但是,大多文人畫家僅是賣藝,卻不肯同時出賣良心與人格的。鄭板橋把天下之人分為兩種,一為安享人,一為勞人。這一觀點出現在當時,真因其早和鮮明而可愛也。試問鄭自己的立場何在?就在于“遺世而獨立”五個字。鄭眼中是不大看得起安享人的,他可以拒絕賣畫給某一個具體的安享人,他可以用嘲諷及對立的態度去對待整體意義上的安享人;但是他無法舍去“遺世而獨立”所包含的豐富內涵,他無法身體力行地舍身去做一介勞人,他能夠做到的僅是同情和有限度的周濟。如果認真琢磨一下文字,就不難看出鄭真正所渴望及追求的,還是游離于上述兩種人之外的第三種人——自己的同好及同道。第三種人追求的自由與慰安,安享人是不承認和看不上的,勞人是不理解也難于獲得的。事實上,鄭板橋及其同好同道在走第三條道路的過程中,也是經常左搖右擺,很難獲得一段比較長時間的穩定心態的。
舉一個與鄭同時的畫家為例。他叫金冬心,各方面的藝術造詣都不亞于板橋,尤其是詩詞上具有捷才。一位大鹽商請他在平山堂作陪,宴請新上任的兩淮鹽務道。在宴會通過劃拳行令達到最高潮時,這個大鹽商脫口而出:“柳絮飛來片片紅。”舉座愕然,緊接著就變成嘩然:“柳絮如何是紅的?”鹽商面紅耳赤,無以為答。

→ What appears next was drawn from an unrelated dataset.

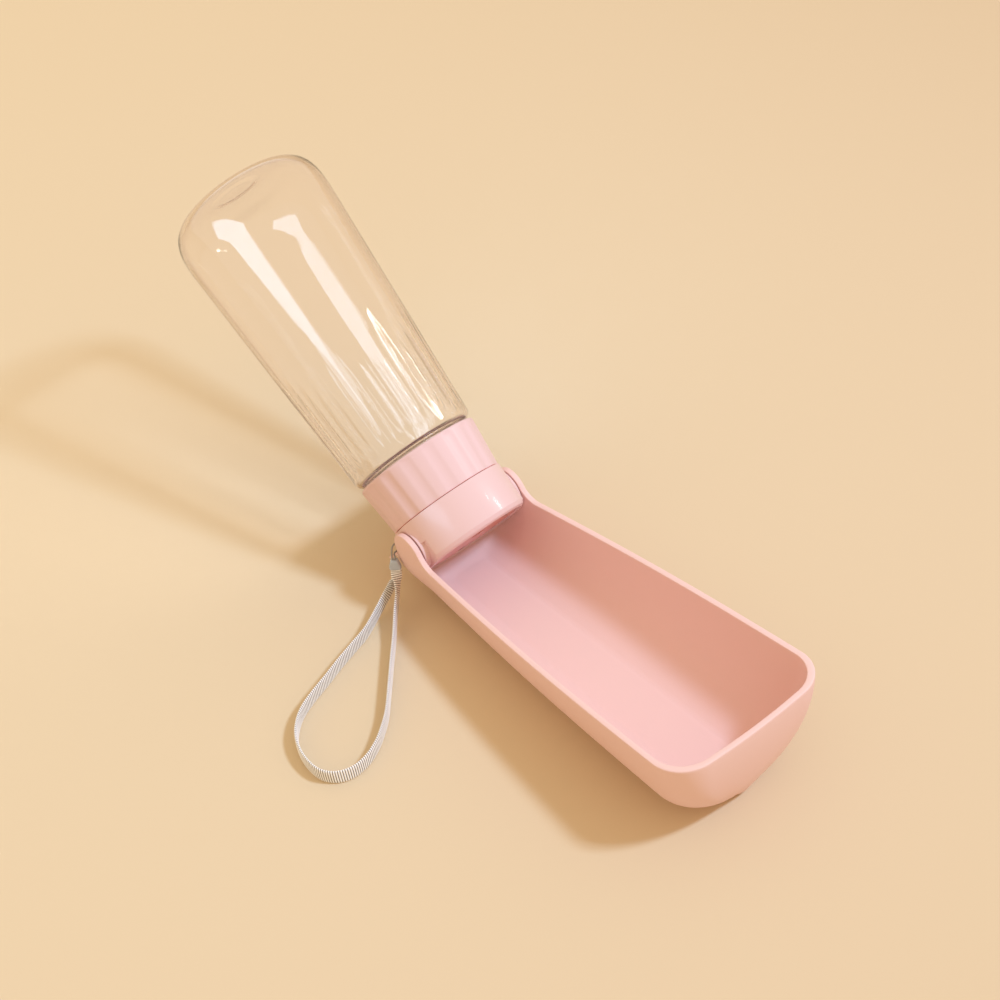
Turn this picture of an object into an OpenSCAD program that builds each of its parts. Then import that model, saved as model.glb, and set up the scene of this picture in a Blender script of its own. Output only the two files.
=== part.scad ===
// Folding travel water bottle for a dog: a drinking trough hinged to the head of a clear bottle.
// Units are millimetres. +X runs along the open trough, +Z is up, and the origin lies on the
// floor under the hinge. The trough lies on its flat back, and the bottle leans back at its stop.

/* [Trough] */
// Length of the trough from the hinge axis to its far outer edge
trough_length = 171.5; // [166:1:240]
// Outer width of the trough beside the hinge
trough_near_width = 55.8; // [55:0.2:60]
// Outer width of the trough at its far end
trough_far_width = 76; // [75:1:90]
// Depth from the rim to the flat back under the hinge
trough_near_depth = 29; // [28.6:0.2:34]
// Depth from the rim to the flat back at the far end
trough_far_depth = 46.5; // [42:0.5:60]
// Wall thickness of the trough
trough_wall = 2.5; // [1.8:0.1:3]
// Thickness of the trough's floor
trough_floor = 2.2; // [1.8:0.1:3]
// Radius of the rim's far corners
corner_radius = 15; // [10:1:22]
// How far each long side bows outward
side_bow = 1.5; // [0.5:0.1:3]
// How far the end wall leans in from rim to floor
end_lean = 16; // [12:1:20]
// Height of the hinge axis above the rim
rim_drop = 1; // [0.6:0.1:2]

/* [Hinge] */
// Radius of the round ears
ear_radius = 8.8; // [7.5:0.1:9.5]
// Half the distance between the ears' inner faces
ear_inner = 25.1; // [24.9:0.1:25.3]
// Thickness of each ear
ear_thickness = 2.7; // [2.4:0.1:3.2]
// Radius of the hinge pins
pin_radius = 3; // [2:0.1:3.6]
// Length of the pin inside the head
pin_reach = 6; // [4:0.5:8]
// Angle between the trough and the bottle when fully open
open_angle = 137.2; // [130:0.2:139]

/* [Head] */
// Radius of the head
head_radius = 25.4; // [25:0.1:25.6]
// Distance from the hinge axis to the outlet end of the head
head_end = 9.5; // [8:0.1:10]
// Distance from the hinge axis to the seam under the collar
head_top = 9.9; // [9:0.1:11]
// Wall thickness of the head
head_wall = 2.2; // [1.8:0.1:2.6]
// Radius of the water outlet
outlet_radius = 3; // [2:0.1:3.4]

/* [Collar] */
// Radius of the collar at the seam
collar_low_radius = 25; // [24.6:0.1:25.2]
// Radius of the collar at its top lip
collar_top_radius = 27; // [26:0.1:27.2]
// Height of the collar
collar_height = 21.2; // [18:0.2:24]
// Number of flutes round the collar
flutes = 16; // [10:1:24]
// Depth of each flute
flute_depth = 0.5; // [0.2:0.1:0.8]
// Turn of the collar from shut to pouring
twist_angle = 90; // [60:5:100]

/* [Bottle] */
// Radius of the bottle just above the collar
bottle_low_radius = 27.5; // [26.5:0.1:27.6]
// Largest radius of the bottle
bottle_radius = 33.6; // [31:0.1:33.6]
// Distance from the hinge axis to the widest ring of the bottle
bottle_shoulder_at = 143; // [120:1:146]
// Distance from the hinge axis to the crown of the bottle's end
bottle_end = 165; // [150:0.1:165]
// Wall thickness of the bottle
bottle_wall = 1.3; // [1:0.1:2]
// Outer radius of the bottle's neck
neck_radius = 19.3; // [18:0.1:19.5]
// Height of each thread ridge
thread_height = 0.9; // [0.5:0.1:1]

/* [Strap] */
// Width of the woven strap
strap_width = 7; // [5:0.5:7]
// Thickness of the woven strap
strap_thickness = 1.2; // [0.8:0.1:1.4]

/* [Hidden] */
$fn = 96;

// Fits and gaps
turn_gap = 0.05;      // radial running clearance of pins, hub and disc
seat_gap = 0.1;       // between faces that rest on each other
seam_gap = 0.5;       // seam between the head and the collar
pink = "#eeb7b0";
deep_pink = "#dc9a94";
clear = [0.93, 0.9, 0.95, 0.35];
silicone = "#f2f0ee";
steel = "#c9ccd0";
grey = "#a9abae";

// Hinge axis, slope of the flat back and the two working frames
back_slope = (trough_far_depth - trough_near_depth) / trough_length;
pitch = atan(back_slope);
pivot_height = (rim_drop + trough_near_depth) * cos(pitch);
lean = open_angle + pitch - 90;

module rim_frame() {
    translate([0, 0, pivot_height]) rotate([0, -pitch, 0]) children();
}

module bottle_frame() {
    translate([0, 0, pivot_height]) rotate([0, -lean, 0]) children();
}

// ---- Trough -------------------------------------------------------------------------------
// The wall is a stack of level outlines. Each outline is taken at a share of the full depth,
// so every layer is flat, and the last one is the flat strip that the trough lies on.
near_width_at = 8;                       // where the near width is measured
half_near = trough_near_width / 2;
half_far = trough_far_width / 2;
inner_near_depth = trough_near_depth - trough_floor;
inner_far_depth = trough_far_depth - trough_floor;
barrel_inner = rim_drop + inner_near_depth + 0.15;    // radius of the near end about the hinge axis
barrel_outer = barrel_inner + trough_wall;
section_cut = 0.967;                     // share of the rounded section kept above the flat
outer_power = 2.2;                       // roundness of the outer section
inner_power = 2.4;                       // roundness of the inner section
lean_power = 1.34;
plan_power = 2.6;                        // roundness of the near end seen from above
depth_shares = [0, 0.1, 0.22, 0.36, 0.5, 0.64, 0.77, 0.88, 0.95, 1];
near_steps = 7;
side_steps = 10;
corner_steps = 6;
far_steps = 2;
far_bow = 0.8;                           // how far the end wall bows out at its middle

function at_least(value, low) = value < low ? low : value;
function half_width(x) =
    half_near + (half_far - half_near) * at_least(x - near_width_at, 0) / (trough_length - near_width_at);
function bow(x, end_x) =
    x < near_width_at || x > end_x ? 0 : side_bow * sin(180 * (x - near_width_at) / (end_x - near_width_at));
function section_share(share, power) = pow(1 - pow(share * section_cut, power), 1 / power);
function end_inset(share, reach) = reach * (1 - pow(1 - pow(share, lean_power), 1 / lean_power));
function near_depth(share, depth) = rim_drop + share * depth;
function near_reach(share, depth, barrel) =
    sqrt(at_least(barrel * barrel - pow(near_depth(share, depth), 2), 4));

// One side of a level outline, from the middle of the near end to the middle of the far end
function half_outline(share, inset, depth, barrel, power, reach) =
    let (
        narrow = section_share(share, power),
        far_x = trough_length - inset - end_inset(share, reach),
        near_x = near_reach(share, depth, barrel),
        near_y = (half_width(0) - inset) * narrow,
        far_y = (half_width(far_x) - inset) * narrow,
        radius = min(corner_radius - inset * 0.6, far_y * 0.8),
        corner_x = far_x - radius,
        slant = atan((half_far - half_near) / trough_length)
    )
    concat(
        [for (i = [0 : near_steps - 1])
            let (a = 90 * i / near_steps)
            [-near_x * pow(cos(a), 2 / plan_power), near_y * pow(sin(a), 2 / plan_power)]],
        [for (i = [0 : side_steps - 1])
            let (x = corner_x * i / side_steps)
            [x, (half_width(x) + bow(x, corner_x) - inset) * narrow]],
        [for (i = [0 : corner_steps])
            let (a = (90 + slant) * (1 - i / corner_steps),
                 mid_y = (half_width(corner_x) - inset) * narrow - radius / cos(slant))
            [corner_x + radius * cos(a), mid_y + radius * sin(a)]],
        [for (i = [1 : far_steps])
            let (mid_y = (half_width(corner_x) - inset) * narrow - radius / cos(slant), part = 1 - i / far_steps)
            [far_x + far_bow * (1 - part * part), mid_y * part]]
    );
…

當此千鈞一發之際,金冬心挺身而出,說明此句出自元人詠平山堂詩。眾人不信。金從桌邊站起,朗聲誦道:“廿四橋邊廿四風,憑欄猶憶舊江東。夕陽返照桃花渡,柳絮飛來片片紅。”眾人鼓掌喝采,皆道冬心淵博。次日鹽商給金送來一千兩銀子,打聽元詩出處。金謂之曰:“哪里去找?都在我一時即興之中……”小事一件,含意頗多。倘若沒有鹽商這個新的階層出現,“揚州八怪”也未必能站穩腳跟。不知能否說,鹽商階層恰是“揚州八怪”產生的經濟基礎?但是,作為個體存在的每一位文人畫家,卻完全有可能與某一位具體的鹽商發生不可調和的沖突。反之,像金冬心那樣與某一位鹽商交好,也同樣是可能的。歷史的豐富性及復雜性也恰在于此。